Return, unaltered, every line from the beginning of the material below up to and including the one with "LIP_SHARE, LIP_CORNER_SHARE, LIP_BAND".

▶ _Data excerpt_
|---|
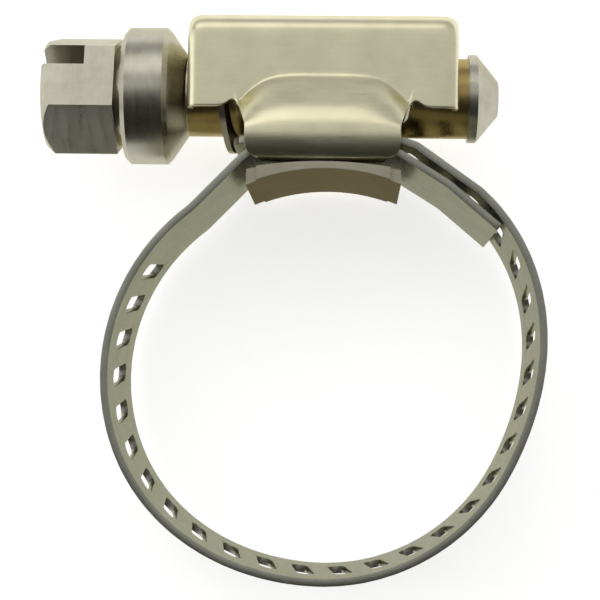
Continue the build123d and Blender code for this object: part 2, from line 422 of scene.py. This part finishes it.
# shares of the tab's width: what its sides lose below the skirt, what the lip and its corner keep
TAPER, TAPER_DEPTH = 0.1, 1.5
LIP_SHARE, LIP_CORNER_SHARE, LIP_BAND = 0.72, 0.84, 0.3


def crease(x):
    """Height of the arched line where the tab starts to bulge."""
    away = max(0.0, abs(x - TAB_MID) - CREASE_FLAT) / CREASE_RUN
    return CREASE_Y - CREASE_FALL * min(1.0, away) ** 2


def cover_points():
    """The cover's half section, from the middle of the top round its bend."""
    centre_z = COVER_HALF - COVER_BEND
    centre_y = COVER_TOP - COVER_BEND
    points = [(COVER_TOP, z) for z in (0, 1.4, 2.8, centre_z - 0.25)]
    for angle in (12, 32, 52, 72, 88):
        t = math.radians(angle)
        points.append((centre_y + COVER_BEND * math.cos(t), centre_z + COVER_BEND * math.sin(t)))
    return points


def tab_points(top, skirt):
    """The bulge, the straight fall and the curled lip of one tab."""
    down = [top - f * (top - skirt) for f in (0.06, 0.3, 0.6, 1.0)]
    down += [18.4, 17.8, 17.3, LIP_Y + CURL_RISE + 0.08]
    points = []
    for y in down:
        f = min(1.0, max(0.0, (top - y) / (top - SWELL_END_Y)))
        swell = (TAB_HALF - COVER_HALF) * math.sin(math.pi / 2 * f) ** 1.15
        points.append((y, COVER_HALF + swell))
    for angle in (12, 35, 58, 80):
        t = math.radians(angle)
        points.append((LIP_Y + CURL_RISE * (1 - math.sin(t)), TAB_HALF - CURL + CURL * math.cos(t)))
    return points + [(LIP_Y, TAB_HALF - CURL - 0.25), (LIP_Y, LIP_EDGE_Z)]


def turned_in(y, z, inset, bore):
    """A point of the section, drawn in towards the axis where the cover's ends close."""
    if inset:
        z *= 1 - inset / COVER_HALF
        if y > AXIS_Y:
            y = AXIS_Y + (y - AXIS_Y) * (1 - inset / (COVER_TOP - AXIS_Y))
    if bore and y > AXIS_Y:
        reach = math.hypot(y - AXIS_Y, z)
        return AXIS_Y + (y - AXIS_Y) * BORE_R / reach, z * BORE_R / reach
    return y, BORE_R if bore else z


def housing_column(x, inset, bore, in_tab, notch):
    """Points of half the section, from the middle of the top down to the skirt or the lip."""
    top = crease(x) if in_tab else PLAIN_CREASE_Y
    skirt = SKIRT_Y + notch
    points = cover_points() + [(y, COVER_HALF) for y in (23.5, 22.6, top + 0.4, top + 0.08)]
    if in_tab:
        points += tab_points(top, skirt)
    else:
        points += [(top - f * (top - skirt), COVER_HALF) for f in (0.06, 0.3, 0.6, 1.0)]
    return [turned_in(y, z, inset, bore) for y, z in points]


def housing_stations():
    """Where each column stands, how far its end is drawn in, if it is the bore's rim, its notch."""
    ends = ((0, 0.9, True), (0, 0.85, False), (0.04, 0.55, False), (0.2, 0.28, False), (0.5, 0.08, False))
    stations = [(house_low.x + x, inset, bore, 0) for x, inset, bore in ends]
    left = ((-9.2, 0), (-8.3, 0), (-7.4, 0.02), (-6.95, 0.45), (-6.6, NOTCH_TOP))
    stations += [(x, 0, False, notch) for x, notch in left]
    shares = (0, 0.03, 0.09, 0.18, 0.3, 0.42, 0.55, 0.68, 0.8, 0.9, 0.97, 1)
    stations += [(TAB_LEFT + (TAB_RIGHT - TAB_LEFT) * f, 0, False, 0) for f in shares]
    right = ((6.1, NOTCH_TOP), (6.5, 0.45), (6.95, 0.02), (7.7, 0), (8.5, 0))
    stations += [(x, 0, False, notch) for x, notch in right]
    return stations + [(house_high.x - x, inset, bore, 0) for x, inset, bore in reversed(ends)]


def tab_share(y, z):
    """The share of the tab's width that is left at a point of its section."""
    if y < LIP_Y + LIP_BAND:
        return LIP_SHARE if abs(z) < TAB_HALF - CURL + 0.25 else LIP_CORNER_SHARE
    if y < SKIRT_Y:
        return 1 - TAPER * min(1.0, (SKIRT_Y - y) / TAPER_DEPTH)
    return 1.0


def make_housing():
    verts, table = [], []
    for x, inset, bore, notch in housing_stations():
        in_tab = TAB_LEFT - 0.01 <= x <= TAB_RIGHT + 0.01
        half = housing_column(x, inset, bore, in_tab, notch)
        section = [(y, -z) for y, z in half[:0:-1]] + half
        place = {}
        for n, (y, z) in enumerate(section, 1 - len(half)):
            narrow = tab_share(y, z) if in_tab else 1.0
            place[n] = len(verts)
            verts.append((TAB_MID + (x - TAB_MID) * narrow, y, z))
        table.append(place)
    faces = []
    for left, right in zip(table, table[1:]):
        keys = sorted(set(left) & set(right))
        for low_key, high_key in zip(keys, keys[1:]):
            faces.append((left[low_key], left[high_key], right[high_key], right[low_key]))
    shell = solid("housing_shell", verts, faces, HOUSING, "clamp", SHEET, -1, subdivide=2)
    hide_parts("housing")


make_band()
make_housing()
for node, mat in (("saddle", SADDLE), ("screw", SCREW)):
    paint(NODES[node], mat)


# ---------------------------------------------------------------- floor, light, camera
def plain(name, color, roughness):
    mat = bpy.data.materials.new(name)
    mat.use_nodes = True
    bsdf = mat.node_tree.nodes["Principled BSDF"]
    bsdf.inputs["Base Color"].default_value = (*color, 1)
    bsdf.inputs["Roughness"].default_value = roughness
    return mat


def facing(place, aim):
    """A turn and a place: the local Z axis points from place to aim."""
    return Matrix.Translation(place) @ (aim - place).to_track_quat("Z", "Y").to_matrix().to_4x4()


def card(name, size, place, aim, mat):
    bpy.ops.mesh.primitive_plane_add(size=1)
    obj = bpy.context.object
    obj.name = name
    obj.data.materials.append(mat)
    scale = Matrix.Diagonal((size[0] * MM, size[1] * MM, 1, 1))
    obj.matrix_world = facing(Vector(place) * MM, Vector(aim) * MM) @ scale
    return obj


def lamp(name, power, size, place, aim, color):
    data = bpy.data.lights.new(name, "AREA")
    data.shape = "RECTANGLE"
    data.size, data.size_y = size[0] * MM, size[1] * MM
    data.energy = power
    data.color = color
    obj = bpy.data.objects.new(name, data)
    bpy.context.scene.collection.objects.link(obj)
    place = Vector(place) * MM
    obj.matrix_world = facing(place, 2 * place - Vector(aim) * MM)


def make_stage():
    """A white floor that glows a little, and a dark card on the -Y side, seen only in reflections."""
    pale = plain("pale_floor", (0.9, 0.9, 0.9), 0.7)
    glow = pale.node_tree.nodes["Principled BSDF"]
    glow.inputs["Emission Color"].default_value = (1, 1, 1, 1)
    glow.inputs["Emission Strength"].default_value = 0.73
    floor_z = cad_low[2] / MM
    floor = card("floor", (3000, 3000), (0, 0, floor_z), (0, 0, floor_z + 100), pale)
    black = plain("shade_card", (0.015, 0.015, 0.013), 0.9)
    dusk = card("shade_card", (420, 150), (0, -85, 45), (0, 0, 35), black)
    dusk.visible_camera = dusk.visible_diffuse = dusk.visible_shadow = False


def make_world(shades):
    """Surroundings that are dark towards -Y, brightest just past the middle and softer at +Y."""
    world = bpy.data.worlds.new("studio")
    bpy.context.scene.world = world
    world.use_nodes = True
    tree = world.node_tree
    link = tree.links.new
    sky = tree.nodes["Background"]
    where = tree.nodes.new("ShaderNodeTexCoord")
    split = tree.nodes.new("ShaderNodeSeparateXYZ")
    link(where.outputs["Generated"], split.inputs["Vector"])
    half = add_math(tree, "MULTIPLY_ADD", 0.5, 0.5)
    link(split.outputs["Y"], half.inputs[0])
    spread = tree.nodes.new("ShaderNodeValToRGB")
    stops = spread.color_ramp.elements
    while len(stops) < len(shades):
        stops.new(0.5)
    for stop, (place, shade) in zip(stops, shades):
        stop.position = place
        stop.color = (shade, shade, shade * 0.98, 1)
    link(half.outputs["Value"], spread.inputs["Fac"])
    link(spread.outputs["Color"], sky.inputs["Color"])
    sky.inputs["Strength"].default_value = 1.0


def make_camera(eye, look, roll, lens):
    """A camera at eye that looks at a point, its level line turned by roll."""
    back = (eye - look).normalized()
    level = Vector((math.cos(roll), math.sin(roll), 0))
    right = -level.cross(back).cross(back).normalized()
    data = bpy.data.cameras.new("camera")
    data.lens = lens
    data.clip_start = 0.005
    camera = bpy.data.objects.new("camera", data)
    bpy.context.scene.collection.objects.link(camera)
    turn = Matrix((right, back.cross(right), back)).transposed().to_4x4()
    camera.matrix_world = Matrix.Translation(eye) @ turn
    bpy.context.scene.camera = camera


make_stage()
make_world(((0.0, 0.02), (0.3, 0.05), (0.47, 0.16), (0.55, 0.74), (0.72, 0.6), (1.0, 0.42)))
lamp("key", 0.07, (200, 140), (-60, 190, 170), (0, 8, 0), (1.0, 0.98, 0.94))
lamp("side", 0.05, (100, 160), (-210, 30, 90), (0, 8, 0), (1.0, 0.98, 0.95))
bpy.context.scene.view_settings.view_transform = "Standard"
make_camera(Vector((2.16, -2.65, 125.0)) * MM, Vector((-1.88, 5.44, 0.0)) * MM, math.radians(0.73), 102.0)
|---|
▶ _Exercise response_
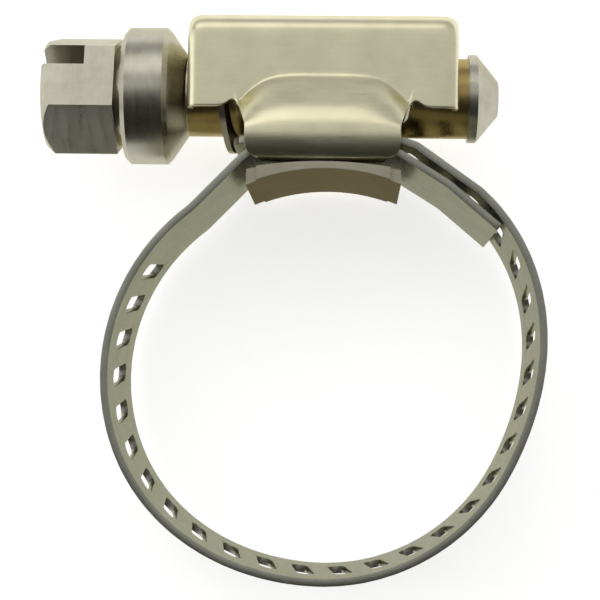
Continue the build123d and Blender code for this object: part 2, from line 422 of scene.py. This part finishes it.
# shares of the tab's width: what its sides lose below the skirt, what the lip and its corner keep
TAPER, TAPER_DEPTH = 0.1, 1.5
LIP_SHARE, LIP_CORNER_SHARE, LIP_BAND = 0.72, 0.84, 0.3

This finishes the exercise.